THE GREENBRIER RIVER
The upper Greenbrier River possesses the excitement of life on one of the nation’s great wild rivers. The focus of a vast outdoor-recreation destination, it flows untamed out of the lofty Alleghenies, attracting anglers, paddlers, and naturalists from across the globe.

At 162 miles long, the Greenbrier is the longest undammed river left in the Eastern United States. It is primarily used for recreational pursuits and well known for its fishing, canoeing, kayaking and floating opportunities. Its upper reaches flow through the Monongahela National Forest, and it is paralleled for 77 miles by the Greenbrier River Trail, a rail trail which runs between the communities of Cass and North Caldwell.
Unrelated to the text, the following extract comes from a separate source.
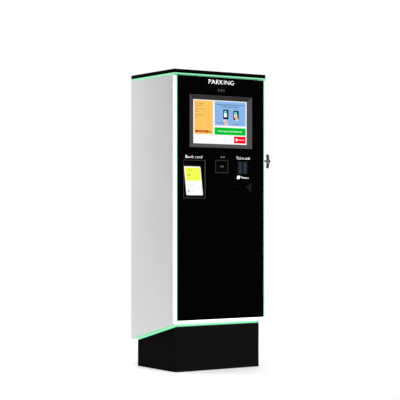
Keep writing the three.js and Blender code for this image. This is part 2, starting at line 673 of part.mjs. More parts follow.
// Two round lamps in front of one light guide.
function indicatorLamps() {
  const radius = INDICATOR_RADIUS - FIT_GAP;
  const guideFront = DOOR_REAR_Y + FIT_GAP - DOOR_FACE_Y;
  const profile = [[0, -0.9], [radius * 0.6, -0.6], [radius, 0.2], [radius, 8.5], [0, 8.5]];
  const { left, right } = INDICATORS;
  const lamps = [left, right].map((x) => new THREE.LatheGeometry(
    profile.map(([r, h]) => new THREE.Vector2(r, h)), 12).translate(x, 0, 0));
  const guide = block([left - radius, right + radius], [guideFront, guideFront + 4], [-radius, radius]);
  return group([0, DOOR_FACE_Y, INDICATOR_Z],
    part('indicator_lamps', join(guide, ...lamps), displayGlass()));
}

function codeScanner() {
  const rim = 3;
  const outer = inset(SCANNER, FIT_GAP);
  const bezelRear = DOOR_FACE_Y + 12;
  const bezel = cut(
    plate(outer, [DOOR_FACE_Y, bezelRear]),
    plate(inset(outer, rim), [DOOR_FACE_Y - CUT_MARGIN, bezelRear + CUT_MARGIN]));
  const windowPlate = plate(inset(outer, rim + FIT_GAP), [DOOR_FACE_Y + 2, DOOR_FACE_Y + 5]);
  const engine = join(
    plate(inset(outer, 7), [DOOR_FACE_Y + 9, DOOR_FACE_Y + 16]),
    plate(inset(outer, 1), [bezelRear + FIT_GAP, bezelRear + 50]));
  return [
    part('scanner_bezel', bezel, blackPlastic()),
    part('scanner_window', windowPlate, darkWindow()),
    part('scanner_engine', engine, blackPlastic())];
}

// ---------- Bill acceptor and cash box ----------

const BILL_SLOT = [102, 192, 1044, 1050];
const BEZEL_DEPTH = 40;
const VALIDATOR = { rect: [92, 202, 930, 1100], depth: 90 };
const CASHBOX = { rect: [94, 200, 900, 1098], depth: 97, wall: 2 };
const VALIDATOR_FRONT_Y = DOOR_FACE_Y + BEZEL_DEPTH + FIT_GAP;
const CASHBOX_FRONT_Y = VALIDATOR_FRONT_Y + VALIDATOR.depth + 1;

// A moulded funnel leads a bill into the slot.
function billBezel() {
  const rim = 4;
  const throat = DOOR_FACE_Y + BEZEL_DEPTH - 4;
  const body = plate(inset(BILL, FIT_GAP), [DOOR_FACE_Y, DOOR_FACE_Y + BEZEL_DEPTH]);
  const funnel = taper(inset(BILL, rim), DOOR_FACE_Y, BILL_SLOT, throat);
  const lead = plate(inset(BILL, rim), [DOOR_FACE_Y - CUT_MARGIN, DOOR_FACE_Y + FIT_GAP]);
  const slot = plate(BILL_SLOT, [throat - CUT_MARGIN, DOOR_FACE_Y + BEZEL_DEPTH + CUT_MARGIN]);
  return part('bill_bezel', cut(body, funnel, lead, slot), greyPlastic());
}

// The validator carries a tray with side rails that the cash box slides along.
function billValidator() {
  const [left, right, bottom] = CASHBOX.rect;
  const rear = VALIDATOR_FRONT_Y + VALIDATOR.depth;
  const trayEnd = CASHBOX_FRONT_Y + CASHBOX.depth - 10;
  const body = plate(VALIDATOR.rect, [VALIDATOR_FRONT_Y, rear]);
  const inlet = plate(BILL_SLOT, [VALIDATOR_FRONT_Y - CUT_MARGIN, VALIDATOR_FRONT_Y + 40]);
  const post = block([left, right], [rear - 20, rear], [bottom - 5, VALIDATOR.rect[2] + 1]);
  const tray = block([left - 4, right + 4], [rear - 20, trayEnd], [bottom - 5, bottom - 0.5]);
  const rails = [[left - 4, left - 1], [right + 1, right + 4]].map((span) =>
    block(span, [rear - 20, trayEnd], [bottom - 5, bottom + 14]));
  return part('bill_validator', cut(join(body, post, tray, ...rails), inlet), blackPlastic());
}

// A box that is open towards the validator, with a pull handle on its back.
function cashbox() {
  const { rect, depth, wall } = CASHBOX;
  const rear = CASHBOX_FRONT_Y + depth;
  const shell = plate(rect, [CASHBOX_FRONT_Y, rear]);
  const hollow = plate(inset(rect, wall), [CASHBOX_FRONT_Y - CUT_MARGIN, rear - wall]);
  const centreX = (rect[0] + rect[1]) / 2;
  const gripZ = [1000, 1010];
  const grip = { half: 32, leg: 6, standOff: 20 };
  const legs = [-grip.half, grip.half - grip.leg].map((x) =>
    block([centreX + x, centreX + x + grip.leg], [rear - 1, rear + grip.standOff], gripZ));
  const bar = block(
    [centreX - grip.half, centreX + grip.half],
    [rear + grip.standOff - grip.leg, rear + grip.standOff], gripZ);
  return part('cashbox', join(cut(shell, hollow), ...legs, bar), zincSteel());
}

// ---------- Equipment inside the cabinet ----------

const PLATE_FRONT_Y = 205;
const PLATE_THICKNESS = 2.5;
const DEVICE_REAR_Y = PLATE_FRONT_Y - FIT_GAP;
const RAIL_Z = 640;
const RAIL_SPAN = [-165, 200];
const RAIL_FRONT_Y = DEVICE_REAR_Y - 7.5;
const BREAKER = { x: -133, halfWidth: 27, frontY: 150, noseY: 135, pivotY: 142 };

// The plate stands off the rear wall on four pillars.
function componentPlate() {
  const rect = [-215, 215, 420, 1290];
  const board = plate(rect, [PLATE_FRONT_Y, PLATE_FRONT_Y + PLATE_THICKNESS]);
  const [left, right, bottom, top] = inset(rect, 20);
  const pillars = [left, right].flatMap((x) => [bottom, top].map((z) =>
    rodY(7, [PLATE_FRONT_Y + PLATE_THICKNESS / 2, INNER_REAR_Y], 10).translate(x, 0, z)));
  return part('component_plate', join(board, ...pillars), zincSteel());
}

function dinRail() {
  const lip = 17.5;
  const channel = 13.5;
  const rear = DEVICE_REAR_Y;
  const front = RAIL_FRONT_Y;
  const section = outline([
    [front, -lip], [front + 1, -lip], [front + 1, -channel + 1], [rear - 1, -channel + 1],
    [rear - 1, channel - 1], [front + 1, channel - 1], [front + 1, lip], [front, lip],
    [front, channel - 2], [rear - 2, channel - 2],
    [rear - 2, 2 - channel], [front, 2 - channel]]);
  const filler = block(RAIL_SPAN, [front + 1, rear], [-channel + 1, channel - 1]);
  const rail = join(prismX(section, RAIL_SPAN), filler);
  return group([0, 0, RAIL_Z], part('din_rail', rail, aluminium()));
}

function circuitBreaker() {
  const { x, halfWidth, frontY, noseY } = BREAKER;
  const rear = RAIL_FRONT_Y - FIT_GAP;
  const profile = outline([
    [rear, -45], [rear, 45], [frontY, 45], [frontY, 23], [noseY, 23],
    [noseY, -23], [frontY, -23], [frontY, -45]]);
  const body = prismX(profile, [-halfWidth, halfWidth]);
  const slot = block([-8, 8], [noseY - CUT_MARGIN, noseY + 14], [-17, 17]);
  return group([x, 0, RAIL_Z], part('circuit_breaker', cut(body, slot), greyPlastic()));
}

// The toggle points up and forward when the breaker is on.
function breakerLever() {
  const hub = rodX(4.5, [-6, 6], 12);
  const arm = block([-6, 6], [-20, 0], [-2.5, 2.5]);
  const assembly = group([BREAKER.x, BREAKER.pivotY, RAIL_Z],
    part('breaker_lever', join(hub, arm), blackPlastic()));
  assembly.rotation.x = -THREE.MathUtils.degToRad(35);
  return assembly;
}

function powerSupply() {
  const rear = RAIL_FRONT_Y - FIT_GAP;
  const body = block([-90, 30], [105, rear], [-45, 70]);
  const terminals = block([-84, 24], [118, rear], [-62, -44]);
  return group([0, 0, RAIL_Z], part('power_supply', join(body, terminals), aluminium()));
}

function terminalBlock() {
  const rear = RAIL_FRONT_Y - FIT_GAP;
  const profile = outline([
    [rear, -28], [rear, 28], [rear - 18, 28], [rear - 18, 14], [rear - 40, 14],
    [rear - 40, -14], [rear - 18, -14], [rear - 18, -28]]);
  return group([0, 0, RAIL_Z], part('terminal_block', prismX(profile, [48, 180]), greyPlastic()));
}

// A fanless computer whose finned cover is its heat sink.
function industrialPc() {
  const fins = 11;
  const pitch = 20;
  const finWidth = 5;
  const finRoot = 172;
  const finTip = 152;
  const left = -150;
  const width = (fins - 1) * pitch + finWidth;
  const points = [[left, DEVICE_REAR_Y], [left, finTip]];
  for (let fin = 0; fin < fins; fin += 1) {
    const start = left + fin * pitch;
    if (fin > 0) {
      points.push([start, finRoot], [start, finTip]);
    }
    points.push([start + finWidth, finTip]);
    if (fin < fins - 1) {
      points.push([start + finWidth, finRoot]);
    }
  }
  points.push([left + width, DEVICE_REAR_Y]);
  return part('industrial_pc', prismZ(outline(points), [860, 1040]), aluminium());
}

function networkRouter() {
  const front = DEVICE_REAR_Y - 32;
  const rect = [-150, -30, 1120, 1240];
  const body = join(
    plate(rect, [front + 6, DEVICE_REAR_Y]),
    taper(inset(rect, 6), front, rect, front + 6.1));
  return part('network_router', body, blackPlastic());
}

function cableDuct() {
  const rect = [-205, -168, 440, 1270];
  const depths = [150, DEVICE_REAR_Y];
  const duct = cut(
    plate(rect, depths),
    block([rect[0] + SHEET, rect[1] - SHEET], [depths[0] + SHEET, depths[1] - SHEET],
      [rect[2] - CUT_MARGIN, rect[3] + CUT_MARGIN]));
  return part('cable_duct', duct, greyPlastic());
}

// ---------- Fan ----------

const FAN_REAR_Y = INNER_REAR_Y;
const FAN_FRONT_Y = FAN_REAR_Y - FAN.depth;
const MOTOR_RADIUS = 20;

function fanHousing() {
  const side = FAN.halfSize;
  const bore = rodY(FAN.boreRadius, [FAN_FRONT_Y - CUT_MARGIN, FAN_REAR_Y + CUT_MARGIN], 28);
  const housing = cut(plate([-side, side, -side, side], [FAN_FRONT_Y, FAN_REAR_Y]), bore);
  const strutDepth = [FAN_REAR_Y - 4, FAN_REAR_Y];
  const motor = rodY(MOTOR_RADIUS, strutDepth, 16);
  const struts = [
    plate([-side + 1, side - 1, -2.5, 2.5], strutDepth),
    plate([-2.5, 2.5, -side + 1, side - 1], strutDepth)];
  return group([0, 0, FAN.z],
    part('fan_housing', join(housing, motor, ...struts), blackPlastic()));
}

function fanRotor() {
  const blades = 7;
  const bladeTip = 53;
  const centreY = (FAN_FRONT_Y + FAN_REAR_Y) / 2 - 2;
  const hub = rodY(MOTOR_RADIUS, [FAN_FRONT_Y + 2, FAN_REAR_Y - 6], 16);
  const vanes = Array.from({ length: blades }, (_, index) =>
    new THREE.BoxGeometry(bladeTip - MOTOR_RADIUS + 3, 2, 22)
      .rotateX(Math.PI / 5)
      .translate((bladeTip + MOTOR_RADIUS - 3) / 2, centreY, 0)
      .rotateY((index * 2 * Math.PI) / blades));
  return group([0, 0, FAN.z], part('fan_rotor', join(hub, ...vanes), blackPlastic()));
}

// ---------- Door switch ----------

function doorSwitch() {
  const { x, z, plungerRadius } = DOOR_SWITCH;
  const bodyFront = FRAME.flangeY + SHEET + FIT_GAP;
  const body = block([-8, 8], [bodyFront, bodyFront + 30], [-14, 14]);
  const bore = rodY(plungerRadius + 0.4, [bodyFront - CUT_MARGIN, bodyFront + 22], 12);
  const plunger = rodY(plungerRadius, [DOOR_REAR_Y + FIT_GAP, bodyFront + 15], 12);
  return group([x, 0, z],
    part('door_switch_body', cut(body, bore), blackPlastic()),
    part('door_switch_plunger', plunger, chrome()));
}

// ---------- Assembly ----------

const payStation = new THREE.Group();
payStation.add(
  basePlate(), plinthShell(), baseLedStrip(),
  floorPan(), cableGland(), sidePanel('left'), sidePanel('right'), rearPanel(), roofPlate(),
  topLedStrip(), topCap(),
  doorPost('left'), doorPost('right'), doorCrossbar('door_sill', SILL),
  doorCrossbar('door_header', HEADER), doorSeal(),
  hingeBracket('upper'), hingeBracket('lower'), handleEscutcheon(), doorSwitch(),
  componentPlate(), dinRail(), circuitBreaker(), breakerLever(), powerSupply(), terminalBlock(),
  industrialPc(), networkRouter(), cableDuct(), fanHousing(), fanRotor(),
  tHandle(), lockCam(), lockPlug(),
  group([0, 0, 0],
    doorPanel(), doorTrim(), frontGlass(), sideLed('left'), sideLed('right'),
    hingeLeaf('upper'), hingeLeaf('lower'), lockKeeper(),
    screenBezel(), touchDisplay(), monitorChassis(), cameraWindow(), cameraModule(),
    cardReaderRecess(), cardTerminal(), ...contactlessReader(),
    indicatorLamps(), ...codeScanner(),
    billBezel(), billValidator(), cashbox()));

export default payStation;
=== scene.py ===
"""Looks for the parking pay station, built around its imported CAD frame. Metres, +Z up."""

import json
import math

import bmesh
import bpy
from mathutils import Matrix, Vector

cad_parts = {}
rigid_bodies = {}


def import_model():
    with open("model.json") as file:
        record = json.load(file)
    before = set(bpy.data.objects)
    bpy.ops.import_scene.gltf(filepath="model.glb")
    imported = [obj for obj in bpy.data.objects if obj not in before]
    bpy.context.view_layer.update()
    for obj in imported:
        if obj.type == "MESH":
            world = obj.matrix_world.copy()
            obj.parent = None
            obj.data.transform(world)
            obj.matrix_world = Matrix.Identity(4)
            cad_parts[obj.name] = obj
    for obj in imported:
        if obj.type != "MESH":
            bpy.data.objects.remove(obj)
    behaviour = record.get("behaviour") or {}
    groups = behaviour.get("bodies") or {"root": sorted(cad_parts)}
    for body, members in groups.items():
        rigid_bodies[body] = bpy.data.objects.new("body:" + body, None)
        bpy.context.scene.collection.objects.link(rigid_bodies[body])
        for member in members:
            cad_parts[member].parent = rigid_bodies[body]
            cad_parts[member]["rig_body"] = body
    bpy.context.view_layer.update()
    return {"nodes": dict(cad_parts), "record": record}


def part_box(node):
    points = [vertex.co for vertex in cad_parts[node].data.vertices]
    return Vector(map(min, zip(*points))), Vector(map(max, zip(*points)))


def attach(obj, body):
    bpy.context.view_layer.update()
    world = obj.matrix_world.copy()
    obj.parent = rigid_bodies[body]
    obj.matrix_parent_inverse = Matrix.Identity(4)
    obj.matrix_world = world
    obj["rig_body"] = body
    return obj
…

It has always been a valuable water route, with the majority of the important cities in the watershed being established river ports. The river gives the receiving waters of the New River an estimated 30% of its water volume. Over three-fourths of the watershed is an extensive karstic (cavern system), which supports fine trout fishing, cave exploration and recreation. Many important festivals and public events are held along the river throughout the watershed.
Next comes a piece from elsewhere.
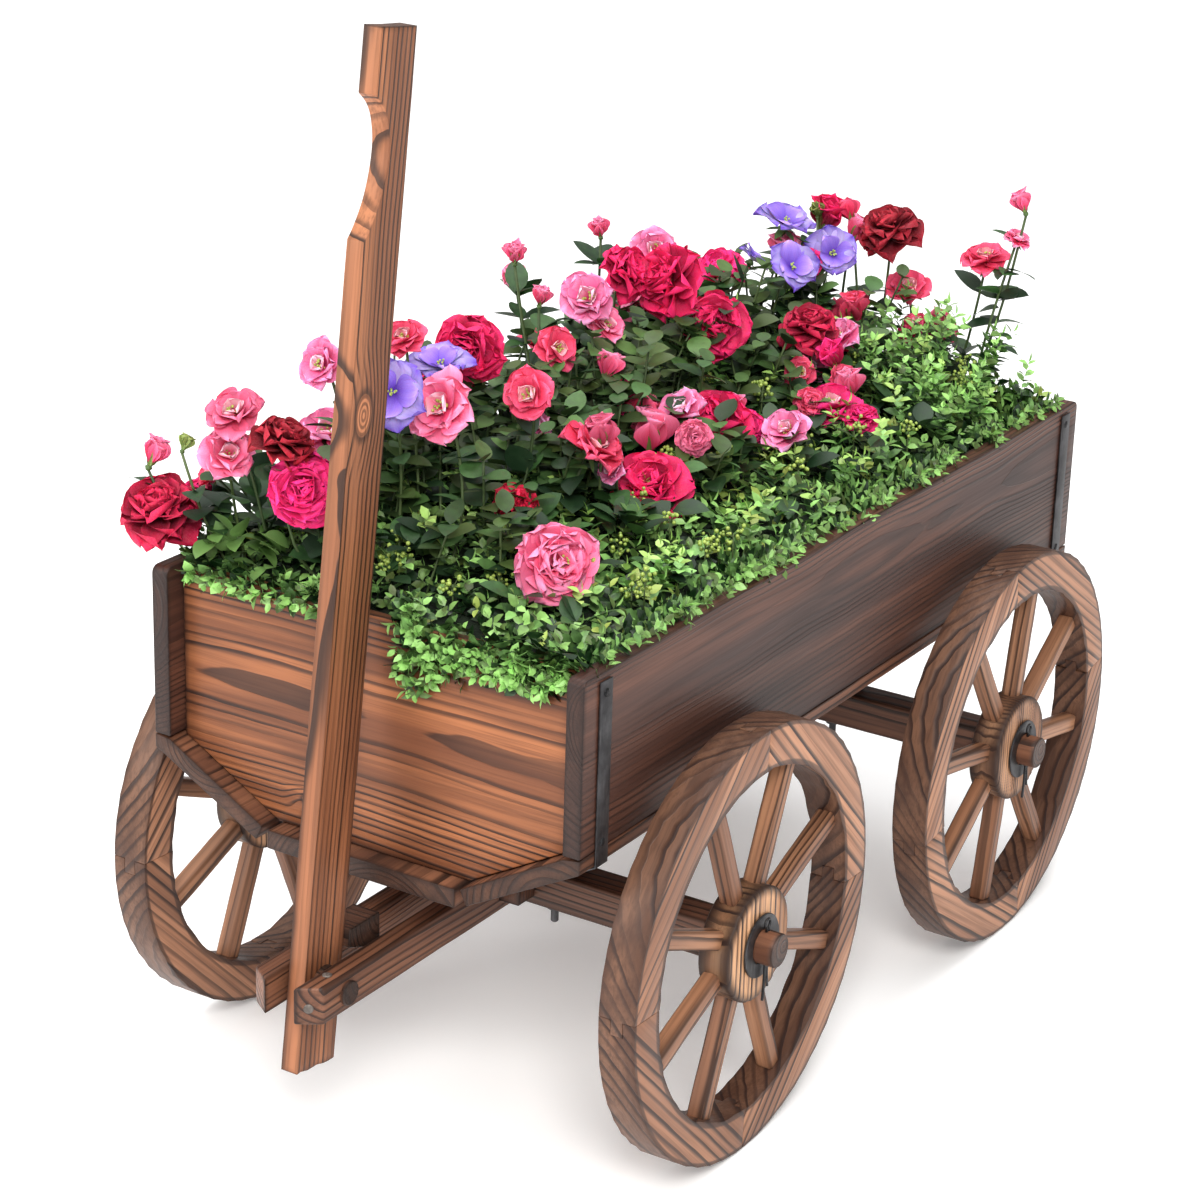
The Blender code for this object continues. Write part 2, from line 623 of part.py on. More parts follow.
clear_scene()
build_trough()
build_bands()
build_axle("front", 0.0)
build_axle("rear", WHEELBASE)
build_bolts()
build_wheels()
build_tongue()
build_handle()
build_planting()
for item in bpy.data.objects:
    item.location.y -= MIDDLE_Y
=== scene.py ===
"""Looks for the wooden wagon planter: burnt-fir timber, blackened steel fittings
and a lift-out planting of artificial greenery and blooms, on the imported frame."""
import json
import math
import random

import bmesh
import bpy
import numpy as np
from mathutils import Matrix, Vector, noise


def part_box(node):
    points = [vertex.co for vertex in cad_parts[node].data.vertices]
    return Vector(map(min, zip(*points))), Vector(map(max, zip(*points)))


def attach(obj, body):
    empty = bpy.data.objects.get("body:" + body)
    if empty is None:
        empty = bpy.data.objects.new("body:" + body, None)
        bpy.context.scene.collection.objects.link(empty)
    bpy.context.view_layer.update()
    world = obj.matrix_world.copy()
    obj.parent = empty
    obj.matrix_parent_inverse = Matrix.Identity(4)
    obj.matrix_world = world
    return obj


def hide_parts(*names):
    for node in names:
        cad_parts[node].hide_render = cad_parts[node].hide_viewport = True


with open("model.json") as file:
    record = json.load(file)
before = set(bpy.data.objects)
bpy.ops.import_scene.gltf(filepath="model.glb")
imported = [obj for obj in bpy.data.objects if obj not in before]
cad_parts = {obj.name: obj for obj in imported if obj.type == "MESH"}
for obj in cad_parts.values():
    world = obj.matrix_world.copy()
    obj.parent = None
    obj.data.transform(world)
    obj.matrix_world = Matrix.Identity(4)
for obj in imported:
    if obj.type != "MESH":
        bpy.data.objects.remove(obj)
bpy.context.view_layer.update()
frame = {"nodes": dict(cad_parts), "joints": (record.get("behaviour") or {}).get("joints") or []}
NODES = frame["nodes"]
JOINTS = {j["name"]: j for j in frame["joints"]}
FRONT_Y = JOINTS["front_right_wheel_spin"]["pos_m"][1]
REAR_Y = JOINTS["rear_right_wheel_spin"]["pos_m"][1]
PIVOT = Vector(JOINTS["handle_pivot"]["pos_m"])
WHEEL_R = 0.160
X, Y, Z = Vector((1, 0, 0)), Vector((0, 1, 0)), Vector((0, 0, 1))
SIDES = ((1, "right"), (-1, "left"))
HANDLE_TILT = math.radians(7.29)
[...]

The Greenbrier is formed at Durbin in northern Pocahontas County by the confluence of the East Fork Greenbrier River and the West Fork Greenbrier River, both of which are short streams rising at elevations exceeding 3,300 feet and flowing for their entire lengths in northern Pocahontas County. From Durbin the Greenbrier flows generally south-southwest through Pocahontas, Greenbrier and Summers Counties, past several communities including Cass, Marlinton, Hillsboro, Ronceverte, Fort Spring, Alderson, and Hinton, where it flows into the New River.

Along most of its course, the Greenbrier accommodated the celebrated Indian warpath known as the Seneca Trail (Great Indian Warpath). From the vicinity of present-day White Sulphur Springs the Trail followed Anthony’s Creek down to the Greenbrier near the present Pocahontas-Greenbrier County line. It then ascended the River to the vicinity of Hillsboro and Droop Mountain and made its way through present Pocahontas County by way of future Marlinton, Indian Draft Run, and Edray.

NEARBY HISTORIC GREENBRIER COUNTY
Lewisburg, which is the Greenbrier County seat, was voted the Coolest Small Town in America in 2011, combining the warmth of a close community with the sophistication of more urban locations. The thriving downtown historic district offers year-round live productions presented at the State Professional Theatre of WV, Carnegie Hall, distinctive dining venues, antique shops, award-winning galleries/boutiques, and two summer-season farmer’s markets. Greenbrier Valley Medical Center is a modern hospital and all attendant medical facilities, along with the many big box stores.

Lewisburg is home to the WV Osteopathic Medical School (600 students) and the New River Community and Technical College. The area is a strong economic generator with a solid workforce employed in county/state government, tourism, hospitality, medical, education, retail, construction, wood products, mining and agriculture.

The world-renowned Greenbrier Resort, with 800 rooms and 1600 employees, is located nearby in the sleepy little town of White Sulphur Springs. The 4-Star resort has a subterranean casino and is home to the PGA tour, the “Greenbrier Classic.” Several other area golf courses are available in the area – including Oakhurst Links, America’s first golf course, where guests play using old style hickory-handled clubs and ground-burrowing golf balls!

The Greenbrier County Airport with WV’s longest runway provides daily flights to Atlanta and Washington DC. A picturesque train ride from White Sulphur Springs connects the area to DC, Philadelphia, Chicago, and many other locations. By car, DC is 4 hours away and Charlotte is only 4.